Why a Likely Positive Surprise?
Our proven model shows that Cardinal Health is likely to beat earnings because it has the right combination of two key ingredients.
Positive Zacks ESP: Earnings Expected Surprise Prediction or ESP (Read: Zacks Earnings ESP: A Better Method), which represents the difference between the Most Accurate Estimate and the Zacks Consensus Estimate, is at +1.2%. This is a meaningful and leading indicator of a likely positive earnings surprise for shares.
Zacks Rank #3 (Hold): Note that stocks with Zacks Ranks of #1, 2 and 3 have a significantly higher chance of beating earnings.
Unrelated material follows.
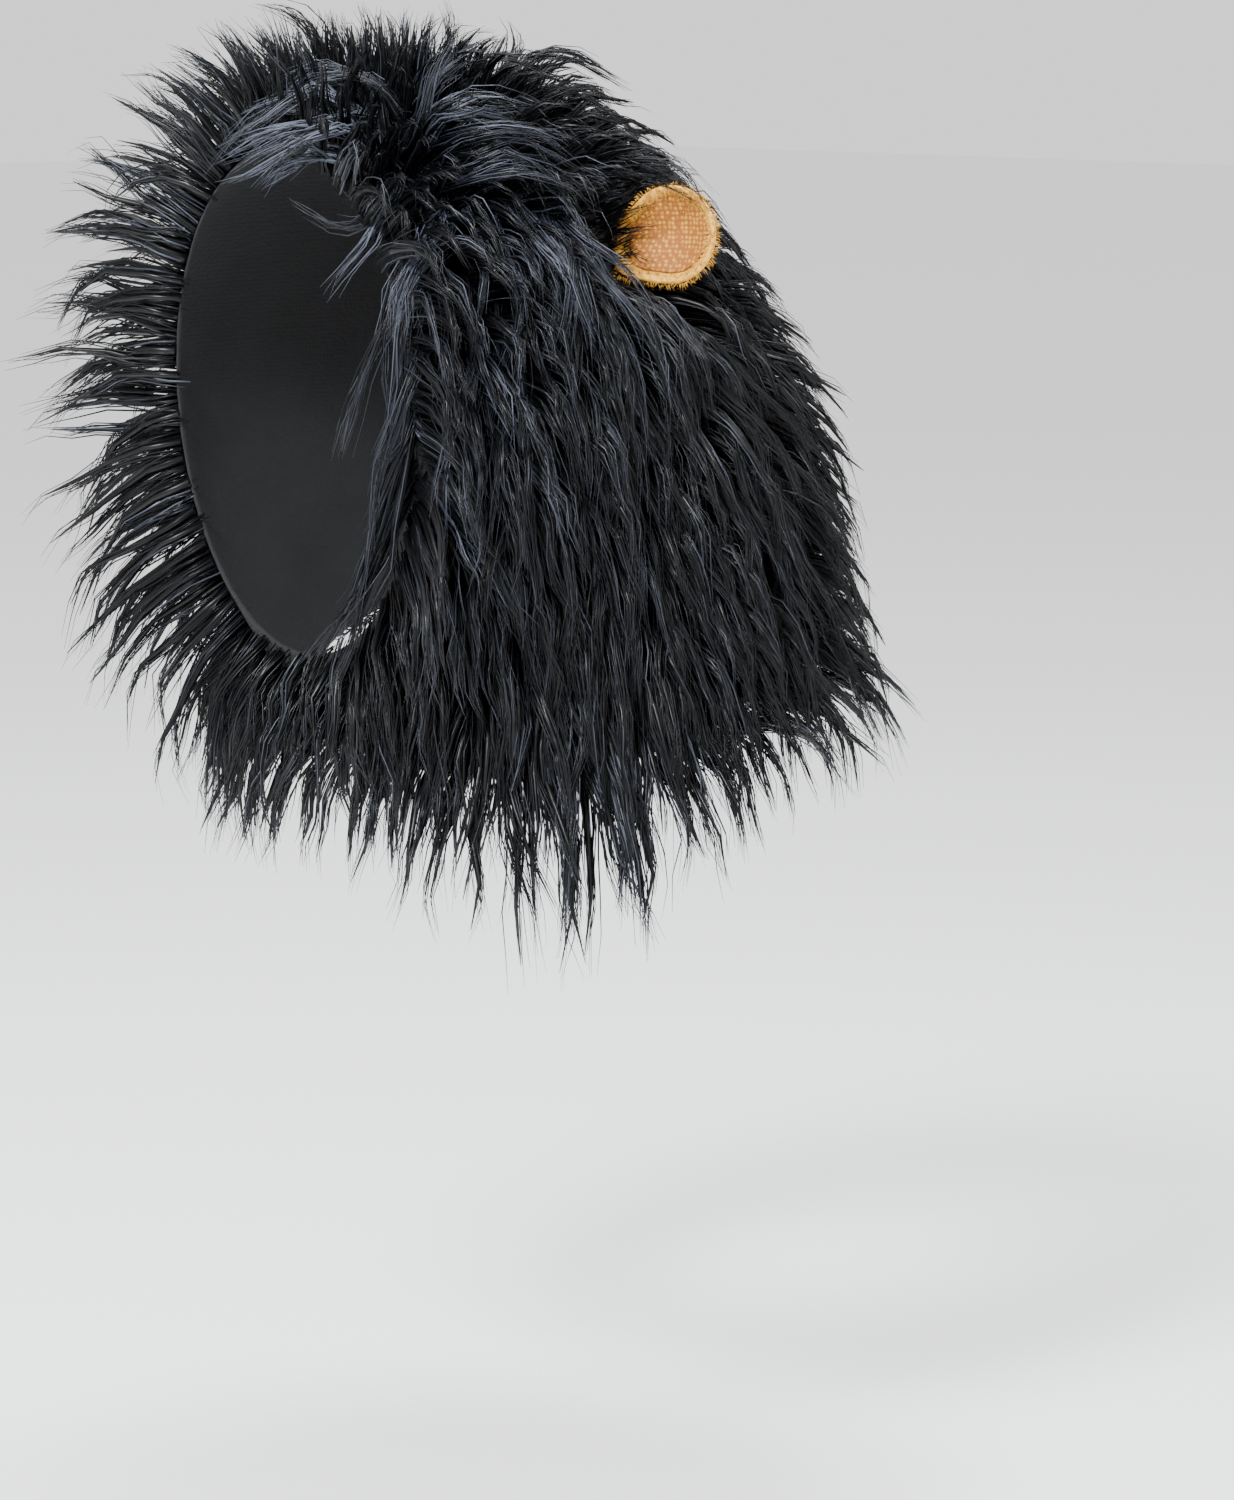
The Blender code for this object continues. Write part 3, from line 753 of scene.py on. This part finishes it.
def strands_of(lines, normals, tones, per_lock, rooms, dice, radius, highlight_share):
    """Fine strands that start around each lock's root and run together towards its point."""
    locks = len(lines)
    owners = np.repeat(np.arange(locks), per_lock)
    count = len(owners)
    steps = np.linspace(0.0, 1.0, STRAND_RINGS)
    reach = dice.uniform(*STRAND_REACH, (count, 1))
    first = unit(np.cross(normals, UP) + SIDE_NUDGE)
    second = np.cross(normals, first)
    turn = dice.uniform(0.0, 2.0 * math.pi, count)
    far = np.sqrt(dice.random(count)) * radius
    twist = dice.normal(0.0, STRAND_TWIST, (locks, 1))[owners]
    loose = dice.random(count) < LOOSE_SHARE
    splay = dice.uniform(*LOOSE_SPLAY, (count, 1)) * loose[:, None]
    phase = dice.uniform(0.0, 2.0 * math.pi, (count, 2, 1))
    rate = dice.uniform(*STRAND_WAVE_RATES, (count, 2, 1))
    size = dice.uniform(*STRAND_WAVE_SIZES, (count, 2, 1)) * MILLIMETRE
    end = unit(lines[:, -1] - lines[:, 0])[owners]
    sideways = unit(np.cross(end, UP) + SIDE_NUDGE)
    lift = np.cross(sideways, end)

    def trace(reach):
        share = steps[None] * reach
        angle = turn[:, None] + twist * share
        drawn = share ** STRAND_GATHER_POWER
        gather = 1.0 - STRAND_GATHER * drawn
        gather = gather + (drawn * STRAND_GATHER + splay * share) * loose[:, None]
        offset = (
            first[owners][:, None] * np.cos(angle)[..., None]
            + second[owners][:, None] * np.sin(angle)[..., None]
        )
        paths = at_share(lines, owners, share) + offset * (far[:, None] * gather)[..., None]
        bend = (np.sin(rate * share[:, None] + phase) - np.sin(phase)) * size * share[:, None]
        return (
            paths + sideways[:, None] * bend[:, 0][..., None] + lift[:, None] * bend[:, 1][..., None]
        )

    paths = trace(reach)
    for room in rooms:
        blocked = room.holds(paths)
        entered = blocked.any(1)
        step = np.argmax(blocked, 1)
        reach[entered, 0] *= np.clip(step[entered] - STRAND_STOP, 0.0, None) / (STRAND_RINGS - 1)
        paths = trace(reach)
    kept = reach[:, 0] > LEAST_REACH
    slim = np.interp(steps, *STRAND_SLIM)
    widths = slim[None] * STRAND_WIDTH * dice.uniform(*STRAND_WIDTHS, (count, 1))
    # Some strands carry a painted highlight: lighter, by their lock's tone; the rest are near black at
    # random.
    light = dice.random(count) < highlight_share
    highlight_tone = tones[owners] * dice.uniform(*HIGHLIGHT_TONES, count)
    tone = np.where(light, highlight_tone, dice.uniform(*DARK_TONES, count))
    return paths[kept], widths[kept], tone[kept], STRAND_SIDES


def cores_of(lines, rooms, dice):
    """The dense middle of each lock."""
    count = len(lines)
    steps = np.linspace(0.0, 1.0, CORE_RINGS)
    reach = dice.uniform(*CORE_REACH, (count, 1))
    paths = at_share(lines, np.arange(count), steps[None] * reach)
    for room in rooms:
        blocked = room.holds(paths)
        entered = blocked.any(1)
        step = np.argmax(blocked, 1)
        reach[entered, 0] *= np.clip(step[entered] - CORE_STOP, 0.0, None) / (CORE_RINGS - 1)
        paths = at_share(lines, np.arange(count), steps[None] * reach)
    slim = np.interp(steps, *CORE_SLIM)
    widths = slim[None] * CORE_WIDTH * dice.uniform(*CORE_WIDTHS, (count, 1))
    kept = reach[:, 0] > LEAST_REACH
    return paths[kept], widths[kept], np.full(kept.sum(), CORE_TONE), CORE_SIDES


def fur_material():
    """Black pile, with each strand as light as its tone says, up to the blue-grey of a painted
    highlight.
    """
    material, tree, shader = new_material("long_pile", FUR_COLOUR, FUR_ROUGHNESS)
    set_socket(shader, "Specular IOR Level", FUR_SPECULAR)
    tone = add_node(tree, "ShaderNodeAttribute", attribute_name="tone")
    ramp = add_ramp(tree, *FUR_RAMP)
    scaled = add_node(tree, "ShaderNodeMath", operation="MULTIPLY")
    set_socket(scaled, 1, TONE_TO_RAMP)
    add_links(
        tree,
        (tone.outputs["Fac"], scaled.inputs[0]),
        (scaled.outputs[0], ramp.inputs["Fac"]),
        (ramp.outputs["Color"], shader.inputs["Base Color"]),
    )
    return material


def feature_lines(features, hood, right, wig_back, dice, ear=None):
    """Lines of the locks that show by themselves, laid over the hood as the photograph sees them.

    With an ear, they lie before its face instead, from their second spot on."""
    rise = np.cross(right, -wig_back)
    rise = rise if rise[2] > 0.0 else -rise
    lines = []
    normals = []
    tones = []
    for feature in features:
        for copy in range(feature.count):
            shift = dice.normal(0.0, feature.spread * SPOT_SHIFT, (len(feature.spots), 2))
            knots = []
            depth = START_DEPTH
            for index, spot in enumerate(feature.spots):
                place = np.array(spot) + shift[index] + shift[0] * ROOT_SHIFT_SHARE
                flat = (right * place[0] + rise * place[1]) * CENTIMETRE
                lift = feature.lift * CENTIMETRE * (index > 0) * dice.uniform(*FEATURE_LIFTS)
                if ear is not None and index > 0:
                    depth = ((ear.centre - flat) @ ear.faces + lift) / (wig_back @ ear.faces)
                    knots.append(flat + wig_back * depth)
                    continue
                where, normal, _, _ = hood.surface.ray_cast(
                    Vector(flat + wig_back * RAY_START), Vector(-wig_back)
                )
                facing = 0.0 if where is None else np.array(normal) @ wig_back
                if facing > 0.0:
                    found = (np.array(where) - flat) @ wig_back + lift / max(facing, LEAST_FACING)
                    depth = found if index == 0 else 0.5 * (depth + found)
                knots.append(flat + wig_back * depth)
            root, _, triangle, _ = hood.surface.find_nearest(Vector(knots[0]))
            knots[0] = np.array(root)
            lines.append(knots)
            normals.append(hood.normals[triangle])
            tones.append(feature.tone)
    lines = even_steps(smooth_line(np.array(lines), HAIR_SAMPLES))
    return lines, np.array(normals), np.array(tones)


def make_hair(dice, right, wig_back):
    hood = Hood()
    guides, guide_nodes = read_locks(hood)
    tree = tree_of(guides[:, 0])
    rooms = [EarRoom(side, hood) for side in ("left", "right")]
    points, normals = hood.spread(dice, ROOT_TRIES)
    kept = spaced_out(points, LOCK_SPACING)
    roots, normals = points[kept], normals[kept]
    lines, nearest = guided_lines(roots, guides, tree)
    toward = unit(wig_back * np.array([1.0, 1.0, 0.0]))
    lines = lay_near_side(lines, normals, toward)
    swing = SWING_LEAST + SWING_MORE * smooth_step(normals @ toward, *SWING_SPAN)
    swing *= 1.0 - TOP_SWING_LESS * smooth_step(normals[:, 2], *TOP_SPAN)
    lines = swing_down(lines, swing * dice.uniform(*SWING_SPREAD, len(lines)))
    lines = style_lines(lines, dice)
    lines = lie_on_hood(lines, hood)
    tones = dice.uniform(*LOCK_HIGHLIGHT_TONES, len(lines))
    falls, fall_normals, fall_highlight_tones = feature_lines(FEATURES, hood, right, wig_back, dice)
    falls = style_lines(falls, dice, FEATURE_CALM)
    falls_nearest = np.array([tree.find(line[0])[1] for line in falls])
    wisps, wisp_normals, wisp_highlight_tones = feature_lines(
        EAR_WISPS, hood, right, wig_back, dice, rooms[0]
    )
    wisps = style_lines(wisps, dice, EAR_WISP_CALM)
    material = fur_material()
    for name in FUR_NODES:
        mine = guide_nodes[nearest] == name
        my_falls = guide_nodes[falls_nearest] == name
        middle = np.median(roots[mine, 1])
        made = {}
        for portion, ahead in (("front", True), ("back", False)):
            chosen = mine & ((roots[:, 1] < middle) == ahead)
            # The front of each panel gets more painted highlight strands than its back.
            light = HIGHLIGHT_SHARES[name] if ahead else HIGHLIGHT_SHARE
            made[portion] = [
                strands_of(
                    lines[chosen], normals[chosen], tones[chosen], STRANDS_TO_LOCK[name], rooms, dice,
                    BUNDLE_RADIUS, light,
                ),
                cores_of(lines[chosen], rooms, dice),
            ]
        if my_falls.any():
            made["falls"] = [strands_of(
                falls[my_falls], fall_normals[my_falls], fall_highlight_tones[my_falls], FEATURE_STRANDS,
                rooms, dice, FEATURE_RADIUS, FEATURE_HIGHLIGHT_SHARE,
            )]
        if name == "crown_fur":
            made["ear_wisps"] = [strands_of(
                wisps, wisp_normals, wisp_highlight_tones, EAR_WISP_STRANDS, [], dice,
                EAR_WISP_RADIUS, FEATURE_HIGHLIGHT_SHARE,
            )]
        for portion, groups in made.items():
            piece = tube_mesh(name + "_pile_" + portion, groups, material)
            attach(piece, "root")
            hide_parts(name)


def smooth_copy(name, material):
    """A smooth piece in the place of one CAD node."""
    places, triangles = welded(frame["nodes"][name].data)
    mesh = bpy.data.meshes.new(name + "_smooth")
    mesh.from_pydata(places.tolist(), [], triangles.tolist())
    mesh.shade_smooth()
    mesh.materials.append(material)
    piece = bpy.data.objects.new(name + "_smooth", mesh)
    bpy.context.scene.collection.objects.link(piece)
    smoother = piece.modifiers.new("smooth", "SUBSURF")
    smoother.levels = SMOOTH_LEVELS
    smoother.render_levels = SMOOTH_LEVELS
    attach(piece, "root")
    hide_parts(name)


def knit_cloth_material():
    """Black warp knit: small loops, and a faint wear."""
    material, tree, shader = new_material("hood_knit", KNIT_COLOUR, KNIT_ROUGHNESS)
    place = add_node(tree, "ShaderNodeTexCoord")
    loops = add_node(tree, "ShaderNodeTexVoronoi", feature="F1")
    set_socket(loops, "Scale", KNIT_LOOPS_SCALE)
    set_socket(loops, "Randomness", KNIT_LOOPS_RANDOM)
    wear = add_node(tree, "ShaderNodeTexNoise")
    set_socket(wear, "Scale", KNIT_WEAR_SCALE)
    ramp = add_ramp(tree, *KNIT_RAMP)
    bump = add_bump(tree, *KNIT_BUMP)
    add_links(
        tree,
        (place.outputs["Object"], loops.inputs["Vector"]),
        (place.outputs["Object"], wear.inputs["Vector"]),
        (wear.outputs["Fac"], ramp.inputs["Fac"]),
        (ramp.outputs["Color"], shader.inputs["Base Color"]),
        (loops.outputs["Distance"], bump.inputs["Height"]),
        (bump.outputs["Normal"], shader.inputs["Normal"]),
    )
    return material


def ear_lining_material():
    """Orange brown mesh knit: pale threads round small darker holes."""
    material, tree, shader = new_material("ear_mesh", MESH_COLOUR, MESH_ROUGHNESS)
    place = add_node(tree, "ShaderNodeTexCoord")
    holes = add_node(tree, "ShaderNodeTexVoronoi", feature="F1")
    set_socket(holes, "Scale", MESH_HOLES_SCALE)
    set_socket(holes, "Randomness", MESH_HOLES_RANDOM)
    ramp = add_ramp(tree, *MESH_RAMP)
    patches = add_node(tree, "ShaderNodeTexNoise")
    set_socket(patches, "Scale", MESH_PATCH_SCALE)
    blend = add_node(tree, "ShaderNodeMix", data_type="RGBA", blend_type="MULTIPLY")
    set_socket(blend, 0, MESH_PATCH_SHARE)
    bump = add_bump(tree, *MESH_BUMP)
    add_links(
        tree,
        (place.outputs["Object"], holes.inputs["Vector"]),
        (place.outputs["Object"], patches.inputs["Vector"]),
        (holes.outputs["Distance"], ramp.inputs["Fac"]),
        (ramp.outputs["Color"], blend.inputs[6]),
        (patches.outputs["Fac"], blend.inputs[7]),
        (blend.outputs[2], shader.inputs["Base Color"]),
        (holes.outputs["Distance"], bump.inputs["Height"]),
        (bump.outputs["Normal"], shader.inputs["Normal"]),
    )
    return material


def ear_plush_material():
    """Short golden plush, with each fibre or tuft a little lighter or darker than the next."""
    material, tree, shader = new_material("ear_plush", PLUSH_LIGHT, PLUSH_ROUGHNESS)
    place = add_node(tree, "ShaderNodeTexCoord")
    tufts = add_node(tree, "ShaderNodeTexNoise")
    set_socket(tufts, "Scale", PLUSH_TUFTS_SCALE)
    ramp = add_ramp(tree, *zip(PLUSH_STOPS, (PLUSH_DARK, PLUSH_LIGHT)))
    bump = add_bump(tree, *PLUSH_BUMP)
    add_links(
        tree,
        (place.outputs["Object"], tufts.inputs["Vector"]),
        (tufts.outputs["Fac"], ramp.inputs["Fac"]),
        (ramp.outputs["Color"], shader.inputs["Base Color"]),
        (tufts.outputs["Fac"], bump.inputs["Height"]),
        (bump.outputs["Normal"], shader.inputs["Normal"]),
    )
    return material


def plush_fibres(name, dice, material):
    """Short fibres all over one ear back, which splay and droop a little."""
    places, triangles = welded(frame["nodes"][name].data)
    corners = places[triangles]
    normals = np.cross(corners[:, 1] - corners[:, 0], corners[:, 2] - corners[:, 0])
    sizes = np.linalg.norm(normals, axis=1)
    chosen = dice.choice(len(sizes), PLUSH_FIBRES, p=sizes / sizes.sum())
    shares = dice.dirichlet((1.0, 1.0, 1.0), PLUSH_FIBRES)
    roots = (corners[chosen] * shares[:, :, None]).sum(1)
    splay = dice.normal(0.0, PLUSH_SPLAY, (PLUSH_FIBRES, 3))
    ways = unit(normals[chosen] / sizes[chosen, None] + splay)
    lengths = PLUSH_LENGTH * dice.uniform(*PLUSH_LENGTHS, (PLUSH_FIBRES, 1, 1))
    share = np.linspace(0.0, 1.0, PLUSH_RINGS)[None, :, None]
    droop = -UP * PLUSH_DROOP * share ** 2
    paths = roots[:, None] + (ways[:, None] * share + droop) * lengths
    slim = np.interp(share[0, :, 0], (0.0, 1.0), (1.0, PLUSH_TIP_SHARE))
    widths = PLUSH_WIDTH * slim[None]
    widths = widths * dice.uniform(*PLUSH_WIDTHS, (PLUSH_FIBRES, 1))
    tones = dice.uniform(0.0, 1.0, PLUSH_FIBRES)
    piece = tube_mesh(name + "_fibres", [(paths, widths, tones, STRAND_SIDES)], material)
    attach(piece, "root")
    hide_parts(name)


def make_hood_cloth():
    smooth_copy("hood", knit_cloth_material())


def make_ears(dice):
    plush = ear_plush_material()
    lining = ear_lining_material()
    for side in ("left", "right"):
        smooth_copy(side + "_ear_back", plush)
        plush_fibres(side + "_ear_back", dice, plush)
        smooth_copy(side + "_ear_inner", lining)


aim, right, back, wig_back = make_camera()
make_studio(aim, right, back)
make_hood_cloth()
make_ears(np.random.default_rng(SEED))
make_hair(np.random.default_rng(SEED), right, wig_back)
The sell rated stocks (#4 and 5) should never be considered going into an earnings announcement.
The combination of Cardinal Health’s Zacks Rank #3 (Hold) and Earnings ESP of +1.2% makes us confident of a positive earnings beat this coming announcement.
What is Driving the Better than Expected Earnings?
The company stands to gain from the gradual shift in mix from bulk to the higher-margin non-bulk sector of the Pharmaceutical segment. It is also riding the generic wave. Overall, Cardinal benefits from a spate of tuck-in acquisitions and capital deployment strategies. The positive trend is seen in the trailing four-quarter average surprise of 4.3%.
Other Stocks to Consider
Cardinal Health is not the only stock looking up this earnings season. We also see likely earnings beats coming from these three players.
ResMed (RMD - Analyst Report) has earnings ESP of +3.6% and Zacks Rank #1 (Strong Buy).
Cyberonics has earnings ESP of +2.6% and Zacks Rank #1 (Strong Buy).
Becton, Dickinson and Company (BDX - Analyst Report) has earnings ESP of +3.3% and Zacks Rank #2 (Buy).